The Chatham-Kent Health Alliance ended the 2012-13 fiscal year better than expected thanks to savings in overtime and sick time, but is still running an overall deficit of $2.7 million.
Sarah Padfield, CKHA vice-president and chief financial officer, said overtime costs were down approximately $300,000 and sick time was reduced by $100,000 compared to the previous year. However, the operational deficit was still $1.2 million for the year.
“It's always good to exceed your target, especially when you're budgeting a deficit,” she said.
The CKHA has previously projected a deficit of $5 million by the 2014-15 fiscal year.
Padfield said management have been working on a plan because it knows its funding from the Ministry of Health and Long-Term Care is going to stay at zero or possible go down in the future as costs continue to go up.
The CKHA announced 23.5 layoffs and a reduction of 22 beds last summer.
Padfield said only two or three individuals actually lost their job, noting the rest of the positions were mitigated through such things as early retirements and filling other vacant positions.
“We were quite fortunate that we didn't have a really large impact on the workforce and we were really able to work closely with the unions to retain as many people as we can and minimize that impact,” she said.
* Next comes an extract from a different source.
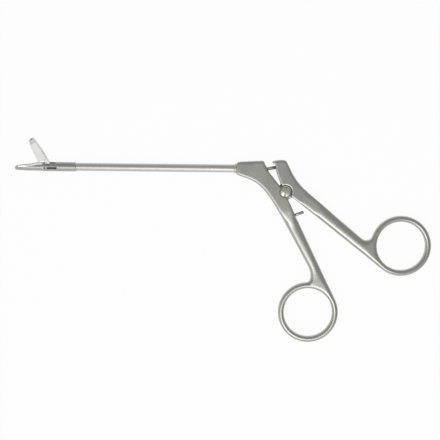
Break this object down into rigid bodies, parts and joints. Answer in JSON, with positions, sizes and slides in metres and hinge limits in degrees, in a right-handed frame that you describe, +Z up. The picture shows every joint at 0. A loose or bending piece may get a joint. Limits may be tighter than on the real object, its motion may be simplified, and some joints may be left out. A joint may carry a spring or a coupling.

Although there's been some positives with the last budget, Padfield said, “long-term deficits are a significant concern because there's lots of areas that need re-investment.”
She said the biggest change hospitals across the province are working towards is more integration with the community and partnering with primary care and mental health.
“The only way to really lower costs of hospitals is to keep more people out of them,” Padfield said.
She added that means having services delivered in non-hospital settings and avoiding people using hospitals.
“Those are the big issues in terms of looking at how do we, as a system, manage patients more cost effectively,” Padfield said.
In April, the CKHA moved five programs previously offered in hospital to the Chatham-Kent Community Health Centres. This included cardiac rehab, outpatient nutritional counselling service, respiratory health centre work, healthier living education series and outpatient chiropody.
When asked if there is a projection for when the deficit will be eliminated, Padfield said it's difficult to say, because the funding they receive from the ministry is only on a year-to-year basis. She noted the CKHA is already a quarter-way into this current fiscal year and is just starting to get funding information from the ministry.
“It's very difficult to look forward over a period of a couple of years and make projections when you're always kind of starting from behind,” Padfield said.
She noted the CKHA is hoping to receive the same $102 million funding it got from the ministry last year.
“We're working on that assumption,” Padfield said. “I think it will be close.”
She said of the changes made throughout the last year, very few of them have had patient impact.
“In many cases, especially where were able to partner more closely with the community, we actually think we've improved patient care,” she said.
Padfield said the challenge is: “How do you redesign health care in a way that you're not going to impact patients, that you're not going to impact how people access the health care system, but do it in a more cost-effective manner?”